(Records for this task):
==================================================
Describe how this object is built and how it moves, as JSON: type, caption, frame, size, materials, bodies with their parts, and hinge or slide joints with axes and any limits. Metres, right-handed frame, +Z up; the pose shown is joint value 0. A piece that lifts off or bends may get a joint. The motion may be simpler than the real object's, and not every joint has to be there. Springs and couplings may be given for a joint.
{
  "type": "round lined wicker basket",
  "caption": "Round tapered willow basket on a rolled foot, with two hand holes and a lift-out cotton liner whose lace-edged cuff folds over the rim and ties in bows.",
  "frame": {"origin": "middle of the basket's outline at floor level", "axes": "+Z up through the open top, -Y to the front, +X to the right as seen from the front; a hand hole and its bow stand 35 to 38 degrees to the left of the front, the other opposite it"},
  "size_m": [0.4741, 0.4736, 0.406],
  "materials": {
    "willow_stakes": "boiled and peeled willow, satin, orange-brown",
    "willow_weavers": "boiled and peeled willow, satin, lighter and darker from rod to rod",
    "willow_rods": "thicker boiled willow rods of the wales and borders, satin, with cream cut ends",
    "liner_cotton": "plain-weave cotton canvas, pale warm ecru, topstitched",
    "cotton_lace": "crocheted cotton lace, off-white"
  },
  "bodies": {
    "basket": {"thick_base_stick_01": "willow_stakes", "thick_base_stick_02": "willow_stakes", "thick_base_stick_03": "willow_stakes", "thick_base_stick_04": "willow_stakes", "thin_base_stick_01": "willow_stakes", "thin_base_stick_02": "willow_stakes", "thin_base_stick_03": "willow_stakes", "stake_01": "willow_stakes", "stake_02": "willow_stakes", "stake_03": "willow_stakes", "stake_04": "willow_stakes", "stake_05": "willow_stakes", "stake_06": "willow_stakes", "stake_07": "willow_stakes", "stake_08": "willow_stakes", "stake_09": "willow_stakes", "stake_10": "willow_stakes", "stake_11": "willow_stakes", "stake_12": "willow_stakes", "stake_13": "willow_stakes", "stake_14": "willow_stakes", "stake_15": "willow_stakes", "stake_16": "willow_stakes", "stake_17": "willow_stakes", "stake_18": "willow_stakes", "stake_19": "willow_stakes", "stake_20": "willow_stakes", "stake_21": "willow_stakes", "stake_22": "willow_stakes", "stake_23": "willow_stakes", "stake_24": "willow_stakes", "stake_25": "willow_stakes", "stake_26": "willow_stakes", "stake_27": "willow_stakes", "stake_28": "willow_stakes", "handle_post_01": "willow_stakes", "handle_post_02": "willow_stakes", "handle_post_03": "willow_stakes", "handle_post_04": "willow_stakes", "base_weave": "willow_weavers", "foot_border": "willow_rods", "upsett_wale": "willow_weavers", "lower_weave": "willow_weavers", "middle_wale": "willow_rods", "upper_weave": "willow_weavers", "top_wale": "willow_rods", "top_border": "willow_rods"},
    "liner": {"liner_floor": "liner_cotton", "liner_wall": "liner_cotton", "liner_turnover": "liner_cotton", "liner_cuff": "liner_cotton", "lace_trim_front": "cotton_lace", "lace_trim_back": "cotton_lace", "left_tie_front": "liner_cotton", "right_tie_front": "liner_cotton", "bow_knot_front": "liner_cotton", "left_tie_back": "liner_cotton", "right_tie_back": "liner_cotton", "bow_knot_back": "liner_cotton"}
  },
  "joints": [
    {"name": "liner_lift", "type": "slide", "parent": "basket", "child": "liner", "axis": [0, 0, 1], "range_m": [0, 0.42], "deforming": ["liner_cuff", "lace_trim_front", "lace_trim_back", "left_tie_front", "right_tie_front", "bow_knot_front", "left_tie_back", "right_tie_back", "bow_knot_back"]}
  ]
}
==================================================
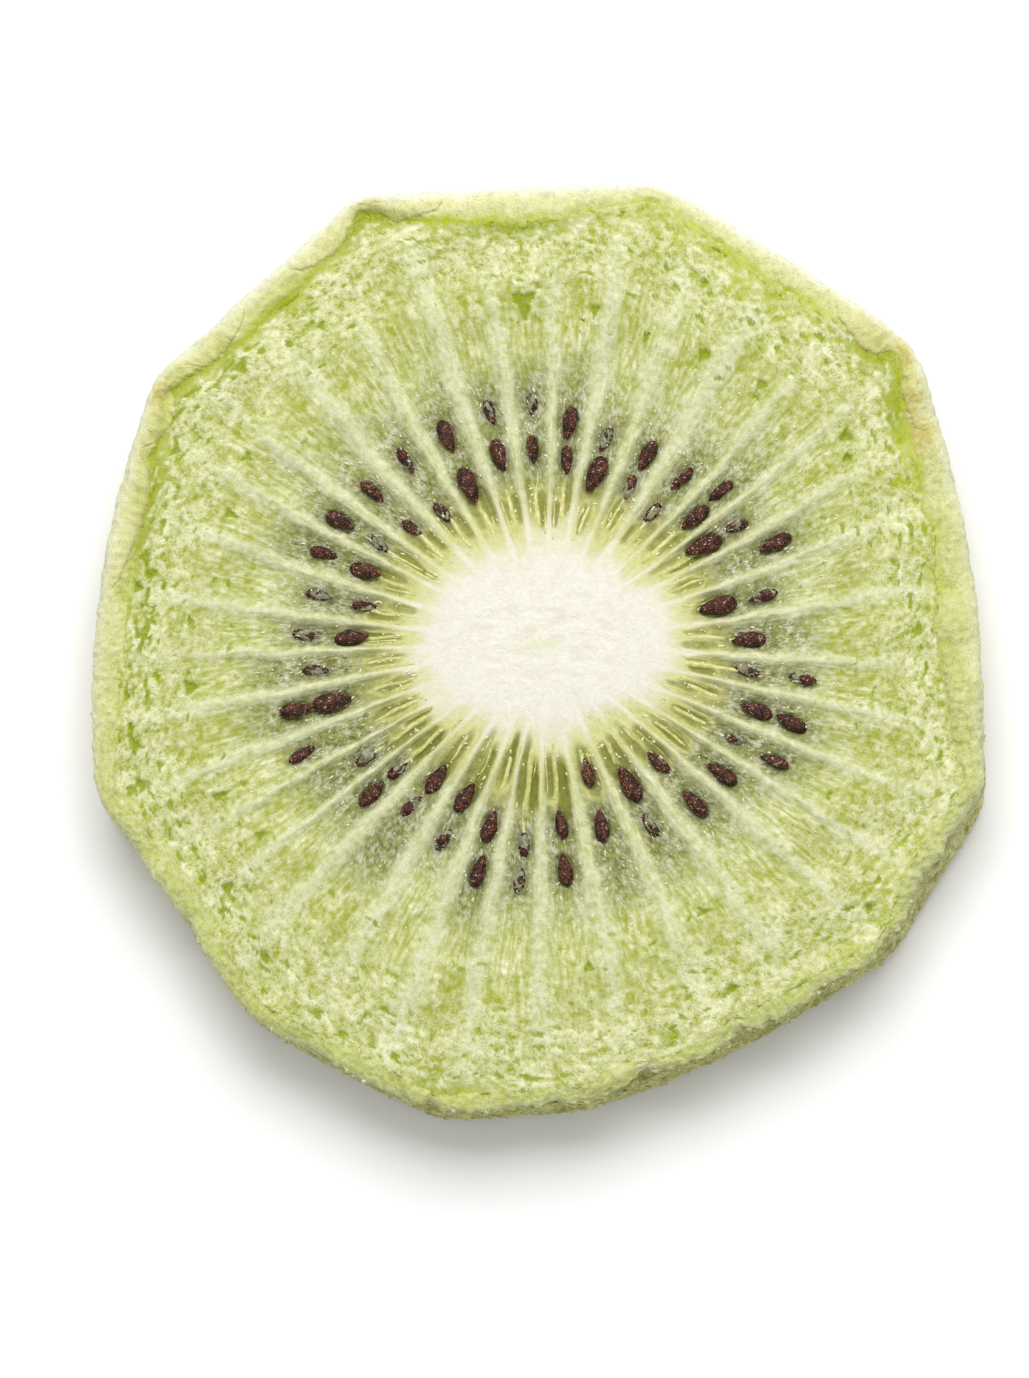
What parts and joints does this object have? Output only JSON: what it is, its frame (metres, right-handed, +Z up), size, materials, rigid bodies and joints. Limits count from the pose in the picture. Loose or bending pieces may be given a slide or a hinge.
==================================================
Take every line containing the word "caption" and copy it.

Describe how this object is built and how it moves, as JSON: type, caption, frame, size, materials, bodies with their parts, and hinge or slide joints with axes and any limits. Metres, right-handed frame, +Z up; the pose shown is joint value 0. A piece that lifts off or bends may get a joint. The motion may be simpler than the real object's, and not every joint has to be there. Springs and couplings may be given for a joint.
  "caption": "Round tapered willow basket on a rolled foot, with two hand holes and a lift-out cotton liner whose lace-edged cuff folds over the rim and ties in bows.",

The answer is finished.